In the Western world vodun is mainly associated with mystic rites and bloody sacrifices, spirit possession and a belief in dark powers. For the adepts in Benin, however, vodun is much more than a religion. For them, vodun is a comprehensive world view which gives meaning and direction to important events of life and forms a guideline for their everyday life.
Vodun ties in with the traditional understanding of the world that goes back thousands of years in the history of West Africa. In this world view, all life on earth consists of spirit and matter. Matter is perishable, whereas the spirit will remain alive.
At the head of the spirit world are the vodun to whom the vodunconvents are dedicated. The spirits of ancestors also remain in this world.
Vodunsi are the brides of a vodun. They are priests or priestesses who have undergone the required initiation rites and are responsible for carrying out the numerous ceremonies, the rituals and the sacrifices to be made for gaining the favour or appeasing the anger of the vodun.
Becoming a vodunsi is not a matter of choice. It is the vodun who is calling you. Once chosen, being called cannot be refused. Refusal will certainly lead to the vodun putting a curse on the chosen child or a member of its family.
If a child becomes seriously ill and the doctor in the hospital as well as the traditional healer are unable to establish the cause of this illness, the parents will often decide to consult the oracle. Often it turns out that a vodun had chosen this child, boy or girl, to become his bride. After the oracle has determined which vodun is calling the child, the child is taken to the convent dedicated to this vodun; mostly nothing more than a secluded courtyard with a small spirit house for the vodun and a hut for the brides. The convent is not accessible to people who are not initiated. There the child will be healed of its illness by means of rituals and traditional medicines
During this healing process the child will be reborn as the bride of the vodun.
As soon as these children are healed, they will be initiated into all the ceremonies and has to learn the dance, songs and language specific to this vodun. During this period of initiation, the child lives in the vodunconvent separated from its friends and familie. It is not permitted to attend school. It is even not permitted to speak its own language.
Again it is the oracle that decides when and accompanied by which ceremonial sacrifices the child can safely return home to its parents.
After being freed from the convent, it is the child’s own choice, whether active or not, to take part in the performance of future ceremonies. Irrespective of this choice it will be protected by the vodun and held in high regard by the local community. No one will ever harm the child.
THE PROJECT “IMPROVING THE RIGHTS OF CHILDREN IN A VODUNCOVENT”
Gilbert Djofin is head of the PABEEB Foundation, a foundation created for the purpose of protecting children in Benin. As a juvenile lawyer, he is employed by the Benin government.
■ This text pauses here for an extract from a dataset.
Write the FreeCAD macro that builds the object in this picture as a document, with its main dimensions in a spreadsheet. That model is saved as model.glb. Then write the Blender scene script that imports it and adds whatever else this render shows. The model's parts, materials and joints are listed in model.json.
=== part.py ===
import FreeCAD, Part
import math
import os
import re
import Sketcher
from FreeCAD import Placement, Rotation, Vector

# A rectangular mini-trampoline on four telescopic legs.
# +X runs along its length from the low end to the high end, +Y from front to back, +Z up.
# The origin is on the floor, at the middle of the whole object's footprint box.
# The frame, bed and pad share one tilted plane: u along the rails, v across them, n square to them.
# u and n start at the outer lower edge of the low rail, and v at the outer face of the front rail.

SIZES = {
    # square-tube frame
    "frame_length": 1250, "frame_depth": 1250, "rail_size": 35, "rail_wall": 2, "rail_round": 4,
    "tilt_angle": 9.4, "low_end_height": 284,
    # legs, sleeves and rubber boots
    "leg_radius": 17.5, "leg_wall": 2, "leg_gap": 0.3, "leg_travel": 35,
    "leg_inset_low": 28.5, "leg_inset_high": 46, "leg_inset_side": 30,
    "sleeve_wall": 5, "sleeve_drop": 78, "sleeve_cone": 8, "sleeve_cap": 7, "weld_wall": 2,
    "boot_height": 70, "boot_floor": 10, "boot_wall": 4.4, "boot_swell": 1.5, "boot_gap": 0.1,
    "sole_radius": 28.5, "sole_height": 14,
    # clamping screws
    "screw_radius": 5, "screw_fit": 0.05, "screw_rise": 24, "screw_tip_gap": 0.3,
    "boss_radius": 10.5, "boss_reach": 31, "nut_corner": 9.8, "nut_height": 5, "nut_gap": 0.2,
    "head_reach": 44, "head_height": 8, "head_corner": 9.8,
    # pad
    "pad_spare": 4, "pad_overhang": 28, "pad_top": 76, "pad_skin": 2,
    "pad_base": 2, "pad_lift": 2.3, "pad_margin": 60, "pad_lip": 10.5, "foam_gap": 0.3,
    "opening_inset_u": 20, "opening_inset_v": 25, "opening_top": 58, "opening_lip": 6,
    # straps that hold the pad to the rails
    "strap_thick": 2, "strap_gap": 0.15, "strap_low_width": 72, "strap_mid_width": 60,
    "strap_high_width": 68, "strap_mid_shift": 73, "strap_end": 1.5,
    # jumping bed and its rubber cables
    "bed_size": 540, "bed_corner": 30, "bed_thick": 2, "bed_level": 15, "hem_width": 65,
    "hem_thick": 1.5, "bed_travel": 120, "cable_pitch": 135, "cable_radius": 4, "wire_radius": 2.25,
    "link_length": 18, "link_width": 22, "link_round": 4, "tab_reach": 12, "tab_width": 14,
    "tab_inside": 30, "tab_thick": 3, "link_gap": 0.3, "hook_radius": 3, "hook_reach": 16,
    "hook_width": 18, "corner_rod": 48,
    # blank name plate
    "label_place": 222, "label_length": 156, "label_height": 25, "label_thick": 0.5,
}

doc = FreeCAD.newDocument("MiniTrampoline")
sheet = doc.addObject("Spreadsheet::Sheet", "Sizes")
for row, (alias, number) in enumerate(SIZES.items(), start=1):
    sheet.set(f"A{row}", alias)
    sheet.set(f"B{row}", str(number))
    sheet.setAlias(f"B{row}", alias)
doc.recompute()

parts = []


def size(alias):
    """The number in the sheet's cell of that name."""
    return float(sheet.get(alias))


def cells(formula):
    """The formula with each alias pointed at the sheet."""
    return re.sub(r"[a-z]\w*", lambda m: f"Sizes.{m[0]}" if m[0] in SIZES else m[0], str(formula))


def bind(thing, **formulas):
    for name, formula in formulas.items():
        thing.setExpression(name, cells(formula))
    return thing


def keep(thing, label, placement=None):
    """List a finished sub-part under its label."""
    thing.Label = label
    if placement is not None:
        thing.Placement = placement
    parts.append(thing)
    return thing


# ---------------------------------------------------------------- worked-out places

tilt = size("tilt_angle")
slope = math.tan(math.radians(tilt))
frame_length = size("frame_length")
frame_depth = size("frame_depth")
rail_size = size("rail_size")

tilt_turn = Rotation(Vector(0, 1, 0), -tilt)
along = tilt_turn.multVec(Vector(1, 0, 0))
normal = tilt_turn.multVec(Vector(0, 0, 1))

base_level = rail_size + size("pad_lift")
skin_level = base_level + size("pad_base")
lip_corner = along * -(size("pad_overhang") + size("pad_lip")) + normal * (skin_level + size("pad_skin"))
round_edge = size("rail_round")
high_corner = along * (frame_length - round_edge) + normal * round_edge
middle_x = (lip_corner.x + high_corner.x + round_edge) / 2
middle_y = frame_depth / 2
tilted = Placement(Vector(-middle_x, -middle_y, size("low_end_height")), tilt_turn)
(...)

The often long-term stay of children in the vodunconvents in extremely primitive conditions and the school absenteeism that puts the children at an unbridgeable distance continued to occupy him.
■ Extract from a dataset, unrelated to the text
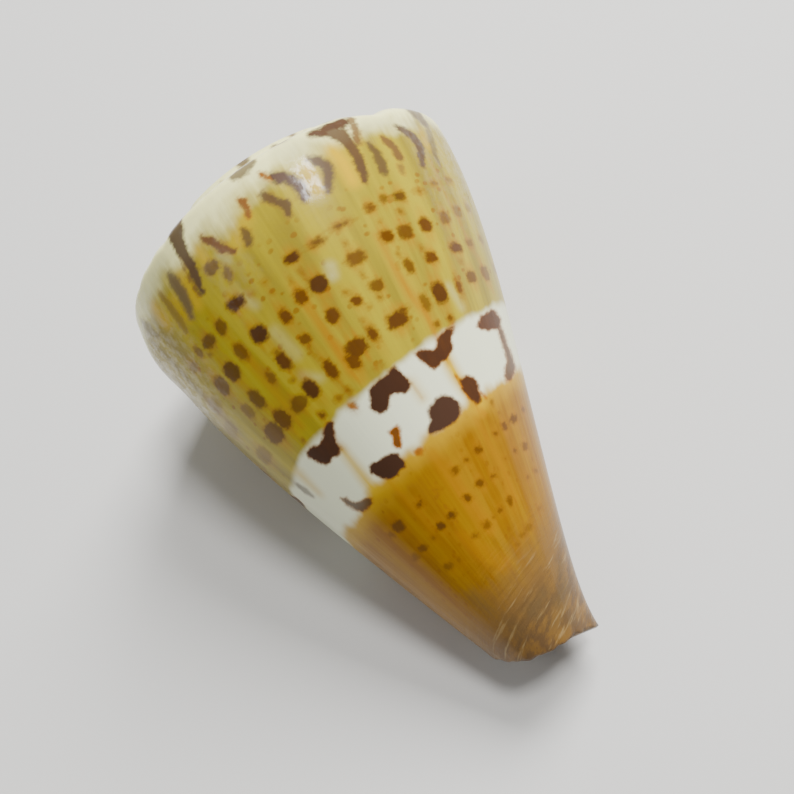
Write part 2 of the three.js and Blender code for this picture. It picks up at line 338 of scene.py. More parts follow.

Gilbert is a vodun man as well and his fears for the power of the vodun kept him to refrain from taking any action.
Eventually, in 2014 he contacted Mama Hounza Tognon, the President of the vodun chiefs in the district of Couffo (one million inhabitants). It then became clear that the vodun chiefs started to consider children living in vodunconvents for years to be a huge problem, too.
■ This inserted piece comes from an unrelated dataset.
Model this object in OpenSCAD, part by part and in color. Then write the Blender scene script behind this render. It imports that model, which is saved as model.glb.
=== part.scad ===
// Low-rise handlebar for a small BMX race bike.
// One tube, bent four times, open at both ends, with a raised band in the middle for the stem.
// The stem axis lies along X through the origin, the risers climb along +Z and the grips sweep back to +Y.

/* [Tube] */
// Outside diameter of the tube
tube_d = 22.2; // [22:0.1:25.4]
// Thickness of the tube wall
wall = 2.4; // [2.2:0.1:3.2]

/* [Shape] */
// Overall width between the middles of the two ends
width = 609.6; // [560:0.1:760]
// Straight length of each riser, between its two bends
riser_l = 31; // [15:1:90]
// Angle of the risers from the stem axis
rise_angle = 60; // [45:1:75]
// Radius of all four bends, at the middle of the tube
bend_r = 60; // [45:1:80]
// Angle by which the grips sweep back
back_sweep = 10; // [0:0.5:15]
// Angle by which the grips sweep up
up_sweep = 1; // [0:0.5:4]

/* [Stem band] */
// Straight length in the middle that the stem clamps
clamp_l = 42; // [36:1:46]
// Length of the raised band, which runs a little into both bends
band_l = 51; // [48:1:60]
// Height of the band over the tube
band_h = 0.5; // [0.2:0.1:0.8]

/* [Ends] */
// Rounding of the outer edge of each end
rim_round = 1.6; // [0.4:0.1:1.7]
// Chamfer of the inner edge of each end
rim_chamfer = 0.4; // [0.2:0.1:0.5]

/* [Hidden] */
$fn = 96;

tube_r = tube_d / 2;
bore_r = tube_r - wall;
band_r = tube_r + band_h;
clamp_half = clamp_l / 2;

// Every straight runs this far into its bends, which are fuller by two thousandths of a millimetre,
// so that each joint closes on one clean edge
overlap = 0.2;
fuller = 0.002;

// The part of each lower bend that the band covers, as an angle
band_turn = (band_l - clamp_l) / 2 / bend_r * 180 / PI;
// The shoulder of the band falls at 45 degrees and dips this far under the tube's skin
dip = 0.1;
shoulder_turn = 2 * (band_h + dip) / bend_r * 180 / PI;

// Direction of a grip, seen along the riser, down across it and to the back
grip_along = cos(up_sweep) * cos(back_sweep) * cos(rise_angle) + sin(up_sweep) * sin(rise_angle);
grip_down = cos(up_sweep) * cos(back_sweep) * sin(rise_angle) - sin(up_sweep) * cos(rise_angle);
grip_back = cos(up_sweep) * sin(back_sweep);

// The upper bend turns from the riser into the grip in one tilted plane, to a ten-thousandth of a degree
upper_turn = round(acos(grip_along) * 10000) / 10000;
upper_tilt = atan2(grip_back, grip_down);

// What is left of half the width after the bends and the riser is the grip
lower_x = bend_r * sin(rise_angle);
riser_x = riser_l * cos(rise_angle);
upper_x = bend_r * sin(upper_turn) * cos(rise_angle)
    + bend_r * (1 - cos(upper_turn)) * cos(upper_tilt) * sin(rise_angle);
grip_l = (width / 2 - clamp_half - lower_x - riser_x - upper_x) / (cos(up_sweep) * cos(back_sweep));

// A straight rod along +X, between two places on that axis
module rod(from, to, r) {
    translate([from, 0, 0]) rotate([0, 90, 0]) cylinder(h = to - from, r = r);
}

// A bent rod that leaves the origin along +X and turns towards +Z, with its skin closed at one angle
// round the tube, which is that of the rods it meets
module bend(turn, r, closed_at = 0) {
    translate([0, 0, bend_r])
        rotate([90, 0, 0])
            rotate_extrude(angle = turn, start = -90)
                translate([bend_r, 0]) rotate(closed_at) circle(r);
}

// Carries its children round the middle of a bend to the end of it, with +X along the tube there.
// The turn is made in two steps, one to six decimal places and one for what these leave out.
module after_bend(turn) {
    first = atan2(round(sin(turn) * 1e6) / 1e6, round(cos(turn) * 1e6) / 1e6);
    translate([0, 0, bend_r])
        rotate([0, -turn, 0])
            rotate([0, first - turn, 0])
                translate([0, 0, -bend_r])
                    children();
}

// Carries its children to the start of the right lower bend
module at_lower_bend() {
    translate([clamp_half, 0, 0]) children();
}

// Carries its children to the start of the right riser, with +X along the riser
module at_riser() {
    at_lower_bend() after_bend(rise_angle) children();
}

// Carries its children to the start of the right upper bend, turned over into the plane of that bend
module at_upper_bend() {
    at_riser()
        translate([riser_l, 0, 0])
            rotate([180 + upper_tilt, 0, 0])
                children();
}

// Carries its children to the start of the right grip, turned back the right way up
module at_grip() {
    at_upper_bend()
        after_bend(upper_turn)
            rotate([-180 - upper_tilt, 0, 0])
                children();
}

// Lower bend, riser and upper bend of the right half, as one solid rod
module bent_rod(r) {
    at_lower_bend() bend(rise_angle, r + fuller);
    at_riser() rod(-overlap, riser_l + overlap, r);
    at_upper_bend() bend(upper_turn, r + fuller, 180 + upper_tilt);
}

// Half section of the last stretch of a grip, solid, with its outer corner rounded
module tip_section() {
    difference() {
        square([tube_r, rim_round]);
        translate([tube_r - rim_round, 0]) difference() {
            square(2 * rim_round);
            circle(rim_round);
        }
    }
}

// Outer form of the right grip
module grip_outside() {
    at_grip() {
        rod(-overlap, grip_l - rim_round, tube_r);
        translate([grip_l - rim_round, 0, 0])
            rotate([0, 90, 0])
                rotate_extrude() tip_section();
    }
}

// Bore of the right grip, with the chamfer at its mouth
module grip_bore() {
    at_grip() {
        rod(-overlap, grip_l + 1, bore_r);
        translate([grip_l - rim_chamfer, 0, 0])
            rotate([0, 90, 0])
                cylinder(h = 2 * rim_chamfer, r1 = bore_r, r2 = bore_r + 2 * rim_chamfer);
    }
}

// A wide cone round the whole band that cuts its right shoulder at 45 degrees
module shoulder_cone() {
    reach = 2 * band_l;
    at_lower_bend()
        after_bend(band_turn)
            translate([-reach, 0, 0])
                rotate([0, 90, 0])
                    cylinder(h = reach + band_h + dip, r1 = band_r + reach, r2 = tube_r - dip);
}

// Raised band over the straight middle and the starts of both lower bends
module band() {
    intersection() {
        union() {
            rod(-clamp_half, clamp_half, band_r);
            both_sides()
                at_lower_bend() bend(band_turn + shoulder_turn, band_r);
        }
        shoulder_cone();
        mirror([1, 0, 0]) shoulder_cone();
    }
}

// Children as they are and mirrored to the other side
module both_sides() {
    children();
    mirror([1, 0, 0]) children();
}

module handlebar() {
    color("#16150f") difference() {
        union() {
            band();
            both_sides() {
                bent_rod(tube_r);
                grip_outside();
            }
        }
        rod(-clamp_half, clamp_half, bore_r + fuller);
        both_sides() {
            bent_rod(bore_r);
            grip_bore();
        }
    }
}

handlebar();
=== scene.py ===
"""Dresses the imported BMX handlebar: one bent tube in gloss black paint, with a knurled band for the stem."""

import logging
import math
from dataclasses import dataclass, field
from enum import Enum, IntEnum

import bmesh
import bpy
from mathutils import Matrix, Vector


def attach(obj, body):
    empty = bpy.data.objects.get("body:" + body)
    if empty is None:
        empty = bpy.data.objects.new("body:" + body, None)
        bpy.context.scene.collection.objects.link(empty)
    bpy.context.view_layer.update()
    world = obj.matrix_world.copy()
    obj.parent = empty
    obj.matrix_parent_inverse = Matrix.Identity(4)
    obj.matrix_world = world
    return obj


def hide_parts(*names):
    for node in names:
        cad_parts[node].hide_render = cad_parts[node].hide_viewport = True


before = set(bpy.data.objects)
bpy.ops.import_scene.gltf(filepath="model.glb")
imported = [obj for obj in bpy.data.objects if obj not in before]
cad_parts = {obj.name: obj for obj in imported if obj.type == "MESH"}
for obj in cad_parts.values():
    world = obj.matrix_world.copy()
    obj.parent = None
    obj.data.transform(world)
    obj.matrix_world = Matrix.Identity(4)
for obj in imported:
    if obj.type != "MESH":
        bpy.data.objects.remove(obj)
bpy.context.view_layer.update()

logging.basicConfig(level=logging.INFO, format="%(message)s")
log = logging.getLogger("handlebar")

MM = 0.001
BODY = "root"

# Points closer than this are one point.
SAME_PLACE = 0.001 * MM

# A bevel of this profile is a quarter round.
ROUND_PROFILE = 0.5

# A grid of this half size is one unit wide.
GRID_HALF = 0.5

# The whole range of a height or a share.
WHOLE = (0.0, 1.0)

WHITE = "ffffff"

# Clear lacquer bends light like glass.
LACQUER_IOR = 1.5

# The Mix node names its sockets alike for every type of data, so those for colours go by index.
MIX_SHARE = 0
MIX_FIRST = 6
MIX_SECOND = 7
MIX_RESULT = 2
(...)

Various consultations among the chiefs of the convents and between the leaders of the vodun and the secular leaders resulted in an agreement on a Letter of Intent signed by all parties involved in October 2015.
The starting point adopted by the parties in this Letter of Intent was that the period for children to live in vodunconvents must be limited to a maximum of three months, the duration of the school holidays.
This project is a fine example of a process of seeking a balance between maintaining the old traditions needed by the people who would feel lost without them, and the new demands of modern life. In this process, the traditional religious leaders work together towards reaching an agreement with the secular leaders in a typical West African way, by having endless, detailed conversations until the parties succeed in reaching a compromise reflecting mutual respect.
Although the practice proves to be unruly and the three-month period is usually exceeded, thanks to this project, more than a thousand children, about six hundred girls and four hundred boys, have already been able to leave the convent earlier. The vast majority of these children live with their parents again and go back to school.
For those children who have lost their parents and for whom a safe home cannot be found, the juvenile lawyer Gilbert Djofin has founded the Family Home named “La Solidarité”.